┏━━
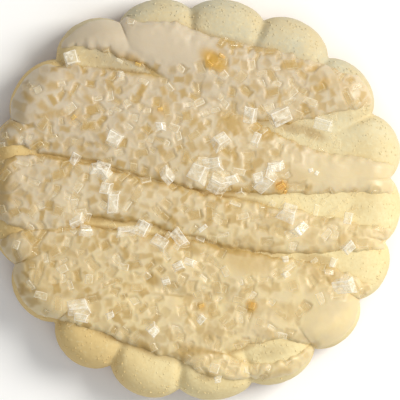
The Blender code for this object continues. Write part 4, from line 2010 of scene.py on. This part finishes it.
@dataclass(frozen=True)
class Studio:
    """The pale floor, the soft lights and the camera straight above."""

    middle: tuple[float, float] = (0.732 * MM, -0.069 * MM)
    frame_width: float = 50.0 * MM
    frame_height: float = 4.4 * MM
    camera_rise: float = 1.0
    sensor: float = 36.0
    clip: tuple[float, float] = (0.05, 10.0)
    lamps: tuple[Lamp, ...] = (
        Lamp("key", (0.30, 0.11, 0.32), 0.22, 1.9, (1.0, 0.97, 0.90)),
        Lamp("fill", (0.05, -0.3, 0.5), 0.5, 0.7, (0.92, 0.96, 1.0)),
    )
    room_light: float = 0.4
    floor_half: float = 1.5
    floor_drop: float = 0.02 * MM
    floor_shade: float = 0.93
    floor_roughness: float = 0.9

    def add_camera(self) -> None:
        """Looks straight down on the biscuit, its top edge up."""
        camera = bpy.data.cameras.new("camera")
        camera.sensor_width = self.sensor
        camera.lens = self.sensor * self.camera_rise / self.frame_width
        camera.clip_start, camera.clip_end = self.clip
        holder = bpy.data.objects.new("camera", camera)
        holder.location = (*self.middle, self.camera_rise + self.frame_height)
        bpy.context.scene.collection.objects.link(holder)
        bpy.context.scene.camera = holder

    def add_floor(self) -> None:
        """A plain pale floor just under the biscuit."""
        shape = bmesh.new()
        bmesh.ops.create_grid(shape, x_segments=1, y_segments=1, size=self.floor_half)
        bmesh.ops.translate(shape, vec=(0.0, 0.0, -self.floor_drop), verts=shape.verts)
        floor = bpy.data.objects.new("floor", mesh_from(shape, "floor"))
        weave = Weave("pale_floor")
        weave.set(Roughness=self.floor_roughness, Base_Color=(*[self.floor_shade] * 3, 1.0))
        floor.data.materials.append(weave.material)
        bpy.context.scene.collection.objects.link(floor)

    def build(self) -> None:
        """Sets up the whole studio."""
        self.add_floor()
        for lamp in self.lamps:
            lamp.add()
        world = bpy.data.worlds.new("pale_room")
        world.use_nodes = True
        room = world.node_tree.nodes["Background"]
        room.inputs["Color"].default_value = (1.0, 1.0, 1.0, 1.0)
        room.inputs["Strength"].default_value = self.room_light
        bpy.context.scene.world = world
        bpy.context.scene.view_settings.view_transform = "Standard"
        self.add_camera()


def main() -> None:
    """Builds every piece in order."""
    logging.basicConfig(level=logging.INFO, format="%(name)s: %(message)s")
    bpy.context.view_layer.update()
    outline = Outline()
    top = Top(outline)
    drizzle = Drizzle()
    scatter = SugarScatter(outline, drizzle)
    loose = scatter.loose_crystals()
    sunk = scatter.sunk_crystals()
    sunk += scatter.more_crystals(loose + sunk)
    log.info("%d loose and %d sunk crystals", len(loose), len(sunk))
    Biscuit(top, drizzle).build()
    icing = CreamIcing().make("cream_icing")
    IcingSheet("upper_icing", (0, 1), top, drizzle, sunk).build(icing)
    IcingSheet("lower_icing", (2, 3, 4, 5), top, drizzle, sunk).build(icing)
    showing = [crystal for crystal in sunk if crystal.settling is not Settling.BURIED]
    pale = [crystal for crystal in showing if crystal.tint < scatter.pale_share]
    dull = [crystal for crystal in showing if crystal.tint >= scatter.pale_share]
    amber = scatter.amber_crystals()
    sugar = SugarPiece(top, drizzle)
    sugar.build("loose_sugar", loose, ClearSugar().make("clear_sugar"), "sugar")
    sugar.build("half_sunk_sugar", pale, HALF_SUNK_SUGAR.make("half_sunk_sugar"), "sugar")
    sugar.build("sunken_sugar", dull, SUGAR_IN_ICING.make("sugar_in_icing"), "sugar")
    sugar.build("amber_sugar", amber, AMBER_SUGAR.make("amber_sugar"), "amber_sugar")
    Crumbs(top, drizzle).build()
    Studio().build()


if __name__ == "__main__":
    main()
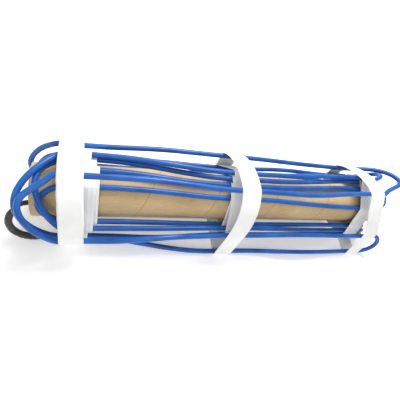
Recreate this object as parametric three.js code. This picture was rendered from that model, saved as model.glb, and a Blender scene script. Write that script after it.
┗━━
Directive:
From the listing above, reproduce all the lines exactly.

Exercise response:
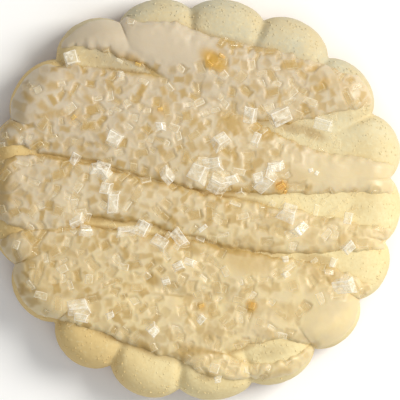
The Blender code for this object continues. Write part 4, from line 2010 of scene.py on. This part finishes it.
@dataclass(frozen=True)
class Studio:
    """The pale floor, the soft lights and the camera straight above."""

    middle: tuple[float, float] = (0.732 * MM, -0.069 * MM)
    frame_width: float = 50.0 * MM
    frame_height: float = 4.4 * MM
    camera_rise: float = 1.0
    sensor: float = 36.0
    clip: tuple[float, float] = (0.05, 10.0)
    lamps: tuple[Lamp, ...] = (
        Lamp("key", (0.30, 0.11, 0.32), 0.22, 1.9, (1.0, 0.97, 0.90)),
        Lamp("fill", (0.05, -0.3, 0.5), 0.5, 0.7, (0.92, 0.96, 1.0)),
    )
    room_light: float = 0.4
    floor_half: float = 1.5
    floor_drop: float = 0.02 * MM
    floor_shade: float = 0.93
    floor_roughness: float = 0.9

    def add_camera(self) -> None:
        """Looks straight down on the biscuit, its top edge up."""
        camera = bpy.data.cameras.new("camera")
        camera.sensor_width = self.sensor
        camera.lens = self.sensor * self.camera_rise / self.frame_width
        camera.clip_start, camera.clip_end = self.clip
        holder = bpy.data.objects.new("camera", camera)
        holder.location = (*self.middle, self.camera_rise + self.frame_height)
        bpy.context.scene.collection.objects.link(holder)
        bpy.context.scene.camera = holder

    def add_floor(self) -> None:
        """A plain pale floor just under the biscuit."""
        shape = bmesh.new()
        bmesh.ops.create_grid(shape, x_segments=1, y_segments=1, size=self.floor_half)
        bmesh.ops.translate(shape, vec=(0.0, 0.0, -self.floor_drop), verts=shape.verts)
        floor = bpy.data.objects.new("floor", mesh_from(shape, "floor"))
        weave = Weave("pale_floor")
        weave.set(Roughness=self.floor_roughness, Base_Color=(*[self.floor_shade] * 3, 1.0))
        floor.data.materials.append(weave.material)
        bpy.context.scene.collection.objects.link(floor)

    def build(self) -> None:
        """Sets up the whole studio."""
        self.add_floor()
        for lamp in self.lamps:
            lamp.add()
        world = bpy.data.worlds.new("pale_room")
        world.use_nodes = True
        room = world.node_tree.nodes["Background"]
        room.inputs["Color"].default_value = (1.0, 1.0, 1.0, 1.0)
        room.inputs["Strength"].default_value = self.room_light
        bpy.context.scene.world = world
        bpy.context.scene.view_settings.view_transform = "Standard"
        self.add_camera()


def main() -> None:
    """Builds every piece in order."""
    logging.basicConfig(level=logging.INFO, format="%(name)s: %(message)s")
    bpy.context.view_layer.update()
    outline = Outline()
    top = Top(outline)
    drizzle = Drizzle()
    scatter = SugarScatter(outline, drizzle)
    loose = scatter.loose_crystals()
    sunk = scatter.sunk_crystals()
    sunk += scatter.more_crystals(loose + sunk)
    log.info("%d loose and %d sunk crystals", len(loose), len(sunk))
    Biscuit(top, drizzle).build()
    icing = CreamIcing().make("cream_icing")
    IcingSheet("upper_icing", (0, 1), top, drizzle, sunk).build(icing)
    IcingSheet("lower_icing", (2, 3, 4, 5), top, drizzle, sunk).build(icing)
    showing = [crystal for crystal in sunk if crystal.settling is not Settling.BURIED]
    pale = [crystal for crystal in showing if crystal.tint < scatter.pale_share]
    dull = [crystal for crystal in showing if crystal.tint >= scatter.pale_share]
    amber = scatter.amber_crystals()
    sugar = SugarPiece(top, drizzle)
    sugar.build("loose_sugar", loose, ClearSugar().make("clear_sugar"), "sugar")
    sugar.build("half_sunk_sugar", pale, HALF_SUNK_SUGAR.make("half_sunk_sugar"), "sugar")
    sugar.build("sunken_sugar", dull, SUGAR_IN_ICING.make("sugar_in_icing"), "sugar")
    sugar.build("amber_sugar", amber, AMBER_SUGAR.make("amber_sugar"), "amber_sugar")
    Crumbs(top, drizzle).build()
    Studio().build()


if __name__ == "__main__":
    main()
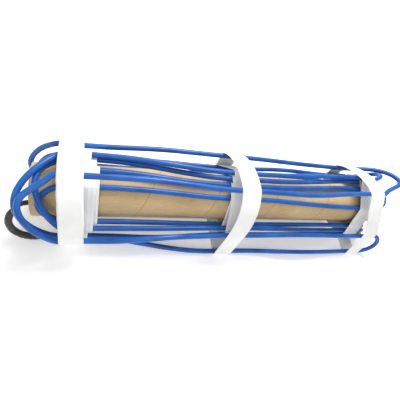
Recreate this object as parametric three.js code. This picture was rendered from that model, saved as model.glb, and a Blender scene script. Write that script after it.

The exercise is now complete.